Dataset items:
┌────────
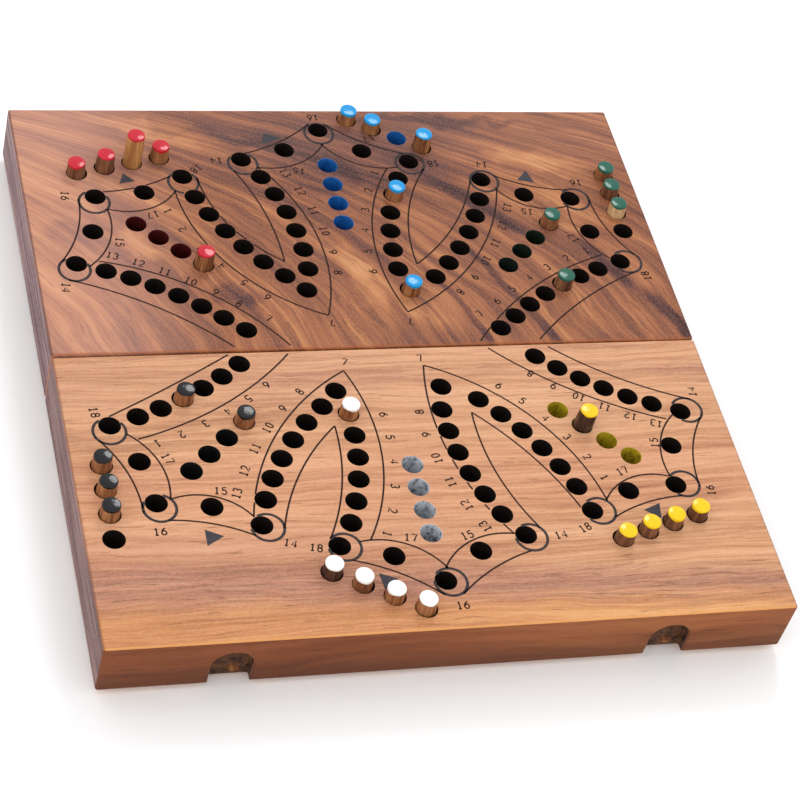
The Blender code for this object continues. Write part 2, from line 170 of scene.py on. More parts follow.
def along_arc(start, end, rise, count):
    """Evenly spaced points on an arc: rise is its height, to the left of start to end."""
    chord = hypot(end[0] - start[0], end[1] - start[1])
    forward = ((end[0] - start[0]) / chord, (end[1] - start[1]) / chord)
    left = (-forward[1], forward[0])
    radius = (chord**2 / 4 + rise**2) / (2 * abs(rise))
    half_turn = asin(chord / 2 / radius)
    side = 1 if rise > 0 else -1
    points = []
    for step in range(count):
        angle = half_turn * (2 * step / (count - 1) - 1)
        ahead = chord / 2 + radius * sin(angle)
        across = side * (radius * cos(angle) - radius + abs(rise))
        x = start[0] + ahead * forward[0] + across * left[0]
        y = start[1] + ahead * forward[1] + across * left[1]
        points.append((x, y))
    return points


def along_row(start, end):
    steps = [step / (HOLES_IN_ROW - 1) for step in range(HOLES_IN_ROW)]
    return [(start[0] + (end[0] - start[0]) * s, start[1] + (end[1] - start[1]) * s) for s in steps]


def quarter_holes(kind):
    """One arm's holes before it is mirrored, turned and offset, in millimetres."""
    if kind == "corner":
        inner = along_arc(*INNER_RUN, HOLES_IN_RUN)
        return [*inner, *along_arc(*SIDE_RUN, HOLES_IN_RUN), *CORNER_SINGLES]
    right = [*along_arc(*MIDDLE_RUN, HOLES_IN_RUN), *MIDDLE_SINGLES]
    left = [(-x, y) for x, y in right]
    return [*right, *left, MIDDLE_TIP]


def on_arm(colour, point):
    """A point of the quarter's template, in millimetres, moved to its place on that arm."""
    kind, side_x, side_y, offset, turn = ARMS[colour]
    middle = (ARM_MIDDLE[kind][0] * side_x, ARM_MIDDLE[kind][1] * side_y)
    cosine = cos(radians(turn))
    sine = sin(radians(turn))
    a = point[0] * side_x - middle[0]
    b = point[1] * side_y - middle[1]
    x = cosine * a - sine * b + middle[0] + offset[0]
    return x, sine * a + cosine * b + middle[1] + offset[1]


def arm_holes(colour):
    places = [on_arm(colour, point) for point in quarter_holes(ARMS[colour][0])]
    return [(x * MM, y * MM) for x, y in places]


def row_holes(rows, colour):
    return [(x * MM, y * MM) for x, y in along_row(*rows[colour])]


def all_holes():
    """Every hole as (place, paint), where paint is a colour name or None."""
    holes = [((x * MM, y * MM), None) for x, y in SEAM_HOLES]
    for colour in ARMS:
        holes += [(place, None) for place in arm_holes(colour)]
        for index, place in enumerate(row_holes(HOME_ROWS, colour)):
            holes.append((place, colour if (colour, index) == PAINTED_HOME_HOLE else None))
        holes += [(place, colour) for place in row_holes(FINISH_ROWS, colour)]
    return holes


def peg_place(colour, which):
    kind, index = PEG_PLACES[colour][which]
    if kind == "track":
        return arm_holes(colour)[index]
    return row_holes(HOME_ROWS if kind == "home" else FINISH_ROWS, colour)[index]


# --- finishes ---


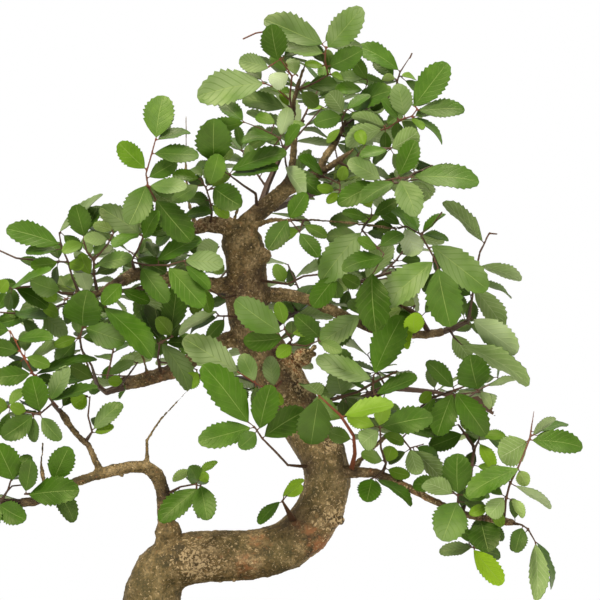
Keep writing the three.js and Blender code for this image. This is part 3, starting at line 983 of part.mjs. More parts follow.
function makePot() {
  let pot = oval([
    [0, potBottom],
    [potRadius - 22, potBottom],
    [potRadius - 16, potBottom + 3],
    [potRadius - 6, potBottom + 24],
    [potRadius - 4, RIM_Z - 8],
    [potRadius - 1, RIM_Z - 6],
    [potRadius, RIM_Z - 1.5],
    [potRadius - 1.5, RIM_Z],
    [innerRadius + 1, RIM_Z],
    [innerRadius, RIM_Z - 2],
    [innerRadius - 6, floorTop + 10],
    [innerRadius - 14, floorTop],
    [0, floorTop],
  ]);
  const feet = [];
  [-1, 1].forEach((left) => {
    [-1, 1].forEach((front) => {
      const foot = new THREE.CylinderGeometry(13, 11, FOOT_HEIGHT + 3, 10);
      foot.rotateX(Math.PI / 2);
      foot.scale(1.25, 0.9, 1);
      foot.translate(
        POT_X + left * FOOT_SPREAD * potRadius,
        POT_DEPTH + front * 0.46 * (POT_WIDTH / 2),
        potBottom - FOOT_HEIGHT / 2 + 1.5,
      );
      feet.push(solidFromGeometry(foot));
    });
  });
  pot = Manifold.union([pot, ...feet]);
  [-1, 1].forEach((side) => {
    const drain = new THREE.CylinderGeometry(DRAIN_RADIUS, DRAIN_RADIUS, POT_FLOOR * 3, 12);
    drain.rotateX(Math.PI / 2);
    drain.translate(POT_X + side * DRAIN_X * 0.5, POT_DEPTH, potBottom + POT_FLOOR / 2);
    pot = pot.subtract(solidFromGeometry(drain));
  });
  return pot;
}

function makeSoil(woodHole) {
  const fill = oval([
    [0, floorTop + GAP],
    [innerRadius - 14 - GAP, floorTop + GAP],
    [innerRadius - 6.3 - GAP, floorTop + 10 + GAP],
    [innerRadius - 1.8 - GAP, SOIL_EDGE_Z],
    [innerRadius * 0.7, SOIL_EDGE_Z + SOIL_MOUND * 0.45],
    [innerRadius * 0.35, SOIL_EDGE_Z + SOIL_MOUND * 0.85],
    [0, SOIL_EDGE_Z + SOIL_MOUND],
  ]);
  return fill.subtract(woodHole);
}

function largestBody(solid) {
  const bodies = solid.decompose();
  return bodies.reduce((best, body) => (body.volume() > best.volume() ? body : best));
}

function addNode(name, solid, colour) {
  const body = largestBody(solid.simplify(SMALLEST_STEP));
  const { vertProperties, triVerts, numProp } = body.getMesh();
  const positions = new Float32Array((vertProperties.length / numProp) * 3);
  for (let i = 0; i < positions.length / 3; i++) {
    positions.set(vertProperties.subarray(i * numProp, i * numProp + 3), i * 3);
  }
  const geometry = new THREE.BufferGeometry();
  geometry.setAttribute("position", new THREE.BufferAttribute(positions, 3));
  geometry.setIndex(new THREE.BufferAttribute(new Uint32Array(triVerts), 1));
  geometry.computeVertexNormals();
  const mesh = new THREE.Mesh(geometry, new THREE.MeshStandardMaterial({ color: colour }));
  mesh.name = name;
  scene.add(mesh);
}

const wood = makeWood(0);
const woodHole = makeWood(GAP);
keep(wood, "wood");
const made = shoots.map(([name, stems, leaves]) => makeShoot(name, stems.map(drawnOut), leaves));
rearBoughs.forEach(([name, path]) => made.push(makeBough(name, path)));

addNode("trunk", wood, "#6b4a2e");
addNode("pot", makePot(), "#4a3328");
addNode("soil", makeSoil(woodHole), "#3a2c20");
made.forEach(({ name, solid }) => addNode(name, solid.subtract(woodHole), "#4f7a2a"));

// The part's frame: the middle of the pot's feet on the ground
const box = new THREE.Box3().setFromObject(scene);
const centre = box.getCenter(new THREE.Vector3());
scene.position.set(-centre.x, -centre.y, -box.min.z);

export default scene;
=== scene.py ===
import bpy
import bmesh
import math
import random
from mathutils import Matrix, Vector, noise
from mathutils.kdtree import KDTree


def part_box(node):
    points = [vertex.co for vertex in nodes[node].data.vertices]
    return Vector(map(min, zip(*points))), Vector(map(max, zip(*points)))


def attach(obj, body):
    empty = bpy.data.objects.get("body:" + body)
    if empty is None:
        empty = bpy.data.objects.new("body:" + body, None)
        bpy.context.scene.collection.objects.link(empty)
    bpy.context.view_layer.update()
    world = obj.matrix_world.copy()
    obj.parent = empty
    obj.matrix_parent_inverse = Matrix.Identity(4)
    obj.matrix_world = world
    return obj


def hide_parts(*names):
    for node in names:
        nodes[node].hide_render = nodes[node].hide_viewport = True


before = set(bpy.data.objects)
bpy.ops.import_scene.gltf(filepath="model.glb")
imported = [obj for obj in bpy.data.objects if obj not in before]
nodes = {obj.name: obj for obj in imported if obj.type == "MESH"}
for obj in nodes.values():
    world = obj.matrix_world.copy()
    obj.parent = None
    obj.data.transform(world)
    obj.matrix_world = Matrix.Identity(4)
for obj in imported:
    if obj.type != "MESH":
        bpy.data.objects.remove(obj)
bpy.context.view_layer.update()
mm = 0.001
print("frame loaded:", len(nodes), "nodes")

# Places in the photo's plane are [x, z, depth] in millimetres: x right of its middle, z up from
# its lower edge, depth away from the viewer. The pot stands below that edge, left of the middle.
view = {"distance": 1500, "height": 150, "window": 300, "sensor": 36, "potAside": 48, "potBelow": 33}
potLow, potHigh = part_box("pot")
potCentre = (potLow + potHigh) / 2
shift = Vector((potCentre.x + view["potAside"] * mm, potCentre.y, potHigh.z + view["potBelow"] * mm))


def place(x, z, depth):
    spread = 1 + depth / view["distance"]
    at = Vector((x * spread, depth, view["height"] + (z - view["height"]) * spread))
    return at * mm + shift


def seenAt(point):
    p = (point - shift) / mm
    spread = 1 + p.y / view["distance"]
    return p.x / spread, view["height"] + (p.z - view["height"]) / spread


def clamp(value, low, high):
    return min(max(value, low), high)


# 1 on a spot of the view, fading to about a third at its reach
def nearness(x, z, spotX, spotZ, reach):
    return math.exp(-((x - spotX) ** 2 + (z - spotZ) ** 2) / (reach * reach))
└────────
┌────────
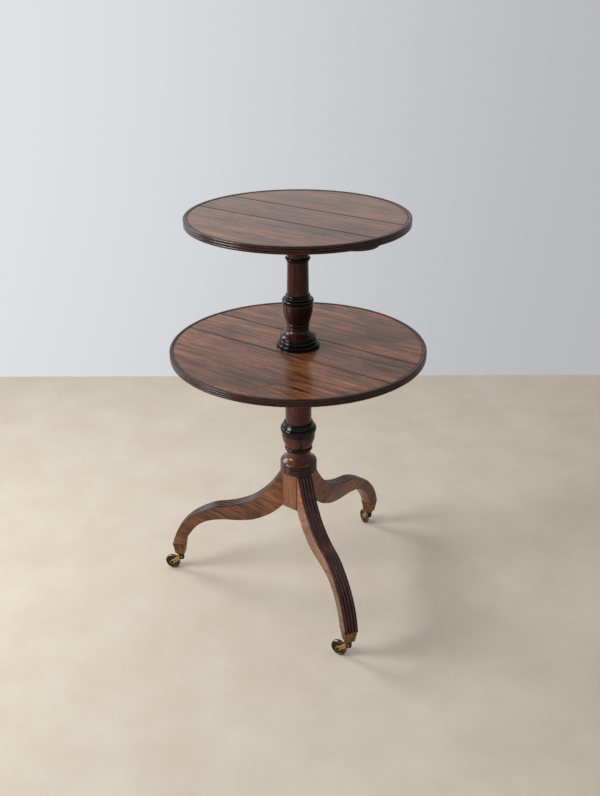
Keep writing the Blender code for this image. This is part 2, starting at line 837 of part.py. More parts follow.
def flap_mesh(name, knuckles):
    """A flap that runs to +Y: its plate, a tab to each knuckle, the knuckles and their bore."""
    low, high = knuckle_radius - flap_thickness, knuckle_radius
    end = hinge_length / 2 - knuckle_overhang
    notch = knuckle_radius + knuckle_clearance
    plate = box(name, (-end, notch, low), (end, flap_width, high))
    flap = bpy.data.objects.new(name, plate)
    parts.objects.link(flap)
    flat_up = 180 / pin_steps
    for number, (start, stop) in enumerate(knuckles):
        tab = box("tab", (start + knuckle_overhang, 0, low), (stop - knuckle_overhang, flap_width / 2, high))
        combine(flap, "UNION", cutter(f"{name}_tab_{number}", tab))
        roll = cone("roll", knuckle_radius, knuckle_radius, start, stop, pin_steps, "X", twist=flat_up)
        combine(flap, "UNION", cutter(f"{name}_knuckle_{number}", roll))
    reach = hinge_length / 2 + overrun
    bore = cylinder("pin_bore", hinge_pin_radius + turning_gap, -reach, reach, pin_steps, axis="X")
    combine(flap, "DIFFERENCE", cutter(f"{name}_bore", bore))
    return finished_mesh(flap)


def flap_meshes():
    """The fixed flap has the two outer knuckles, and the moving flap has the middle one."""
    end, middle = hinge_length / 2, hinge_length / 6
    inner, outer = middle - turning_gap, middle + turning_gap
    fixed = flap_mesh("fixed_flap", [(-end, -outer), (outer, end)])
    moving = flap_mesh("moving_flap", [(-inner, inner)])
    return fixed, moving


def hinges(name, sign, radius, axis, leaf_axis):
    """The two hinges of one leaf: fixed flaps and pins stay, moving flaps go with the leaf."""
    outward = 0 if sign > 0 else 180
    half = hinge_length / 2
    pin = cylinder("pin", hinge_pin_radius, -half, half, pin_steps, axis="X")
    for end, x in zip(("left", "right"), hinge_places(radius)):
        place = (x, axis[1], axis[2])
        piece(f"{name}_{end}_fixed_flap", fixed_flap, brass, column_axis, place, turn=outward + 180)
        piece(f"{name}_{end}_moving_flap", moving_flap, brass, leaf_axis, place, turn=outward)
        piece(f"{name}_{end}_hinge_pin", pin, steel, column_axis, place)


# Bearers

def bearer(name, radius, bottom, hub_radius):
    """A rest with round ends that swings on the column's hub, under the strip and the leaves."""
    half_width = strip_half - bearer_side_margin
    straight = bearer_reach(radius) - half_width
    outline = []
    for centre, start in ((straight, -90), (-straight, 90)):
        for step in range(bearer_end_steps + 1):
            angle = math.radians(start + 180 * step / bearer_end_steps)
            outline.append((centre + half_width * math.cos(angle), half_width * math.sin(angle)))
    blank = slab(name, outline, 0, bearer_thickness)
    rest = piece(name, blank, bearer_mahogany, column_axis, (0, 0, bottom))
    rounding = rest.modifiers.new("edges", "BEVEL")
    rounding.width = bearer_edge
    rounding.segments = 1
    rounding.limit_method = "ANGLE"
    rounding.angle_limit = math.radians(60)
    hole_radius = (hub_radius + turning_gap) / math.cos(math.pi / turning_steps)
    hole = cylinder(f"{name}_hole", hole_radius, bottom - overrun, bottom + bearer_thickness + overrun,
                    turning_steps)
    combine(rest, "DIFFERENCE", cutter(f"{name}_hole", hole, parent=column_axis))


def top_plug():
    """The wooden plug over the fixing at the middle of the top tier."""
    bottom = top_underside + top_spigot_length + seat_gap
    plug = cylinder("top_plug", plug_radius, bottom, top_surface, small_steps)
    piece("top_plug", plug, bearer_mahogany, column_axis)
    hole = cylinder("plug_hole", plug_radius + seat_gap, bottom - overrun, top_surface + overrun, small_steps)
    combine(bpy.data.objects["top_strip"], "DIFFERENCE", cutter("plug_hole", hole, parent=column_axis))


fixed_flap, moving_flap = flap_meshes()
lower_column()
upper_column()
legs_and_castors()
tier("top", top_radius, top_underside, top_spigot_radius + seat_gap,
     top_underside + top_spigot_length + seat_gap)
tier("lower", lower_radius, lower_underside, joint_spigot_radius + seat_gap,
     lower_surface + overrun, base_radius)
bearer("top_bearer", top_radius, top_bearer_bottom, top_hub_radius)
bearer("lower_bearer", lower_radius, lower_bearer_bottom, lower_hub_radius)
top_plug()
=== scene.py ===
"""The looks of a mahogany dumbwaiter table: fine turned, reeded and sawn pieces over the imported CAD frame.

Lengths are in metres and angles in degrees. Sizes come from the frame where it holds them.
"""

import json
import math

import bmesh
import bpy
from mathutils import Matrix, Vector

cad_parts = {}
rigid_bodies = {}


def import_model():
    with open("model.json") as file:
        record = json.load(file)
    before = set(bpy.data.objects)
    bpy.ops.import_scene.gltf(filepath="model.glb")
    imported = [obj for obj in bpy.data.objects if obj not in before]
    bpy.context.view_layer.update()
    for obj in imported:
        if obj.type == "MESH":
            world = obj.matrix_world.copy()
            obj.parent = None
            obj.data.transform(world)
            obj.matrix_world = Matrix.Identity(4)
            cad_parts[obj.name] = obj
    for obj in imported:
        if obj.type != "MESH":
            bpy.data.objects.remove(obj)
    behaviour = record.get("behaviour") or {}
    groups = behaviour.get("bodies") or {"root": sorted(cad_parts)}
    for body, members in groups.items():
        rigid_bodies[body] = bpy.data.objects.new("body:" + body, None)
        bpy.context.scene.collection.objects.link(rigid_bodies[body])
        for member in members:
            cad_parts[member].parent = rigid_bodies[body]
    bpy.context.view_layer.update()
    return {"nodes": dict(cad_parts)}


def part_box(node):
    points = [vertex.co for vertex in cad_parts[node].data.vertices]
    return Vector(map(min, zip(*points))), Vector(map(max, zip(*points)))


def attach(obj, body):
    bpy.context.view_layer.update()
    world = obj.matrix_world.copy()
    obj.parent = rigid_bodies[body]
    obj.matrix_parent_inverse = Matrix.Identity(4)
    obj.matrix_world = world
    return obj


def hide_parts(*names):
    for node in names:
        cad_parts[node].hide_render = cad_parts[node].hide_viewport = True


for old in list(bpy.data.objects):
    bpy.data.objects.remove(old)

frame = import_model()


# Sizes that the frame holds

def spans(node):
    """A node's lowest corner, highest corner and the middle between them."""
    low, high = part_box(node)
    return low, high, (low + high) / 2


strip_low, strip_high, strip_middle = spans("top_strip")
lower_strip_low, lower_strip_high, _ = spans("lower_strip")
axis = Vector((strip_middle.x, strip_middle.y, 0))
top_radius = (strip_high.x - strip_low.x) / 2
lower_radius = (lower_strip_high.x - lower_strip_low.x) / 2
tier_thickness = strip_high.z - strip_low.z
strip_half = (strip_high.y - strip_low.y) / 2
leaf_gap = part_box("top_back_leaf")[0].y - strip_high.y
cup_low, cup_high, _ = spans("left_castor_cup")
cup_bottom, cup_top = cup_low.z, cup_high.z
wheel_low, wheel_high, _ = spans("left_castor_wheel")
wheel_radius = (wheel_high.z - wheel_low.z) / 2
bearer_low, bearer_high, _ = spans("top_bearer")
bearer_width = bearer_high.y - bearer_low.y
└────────
Task details = In the data above, find the line that contains "Keep writing the Blender" and the line that contains "return finished_mesh(flap)". Repeat exactly those lines and every line between them, and only those.

Full answer =
Keep writing the Blender code for this image. This is part 2, starting at line 837 of part.py. More parts follow.
def flap_mesh(name, knuckles):
    """A flap that runs to +Y: its plate, a tab to each knuckle, the knuckles and their bore."""
    low, high = knuckle_radius - flap_thickness, knuckle_radius
    end = hinge_length / 2 - knuckle_overhang
    notch = knuckle_radius + knuckle_clearance
    plate = box(name, (-end, notch, low), (end, flap_width, high))
    flap = bpy.data.objects.new(name, plate)
    parts.objects.link(flap)
    flat_up = 180 / pin_steps
    for number, (start, stop) in enumerate(knuckles):
        tab = box("tab", (start + knuckle_overhang, 0, low), (stop - knuckle_overhang, flap_width / 2, high))
        combine(flap, "UNION", cutter(f"{name}_tab_{number}", tab))
        roll = cone("roll", knuckle_radius, knuckle_radius, start, stop, pin_steps, "X", twist=flat_up)
        combine(flap, "UNION", cutter(f"{name}_knuckle_{number}", roll))
    reach = hinge_length / 2 + overrun
    bore = cylinder("pin_bore", hinge_pin_radius + turning_gap, -reach, reach, pin_steps, axis="X")
    combine(flap, "DIFFERENCE", cutter(f"{name}_bore", bore))
    return finished_mesh(flap)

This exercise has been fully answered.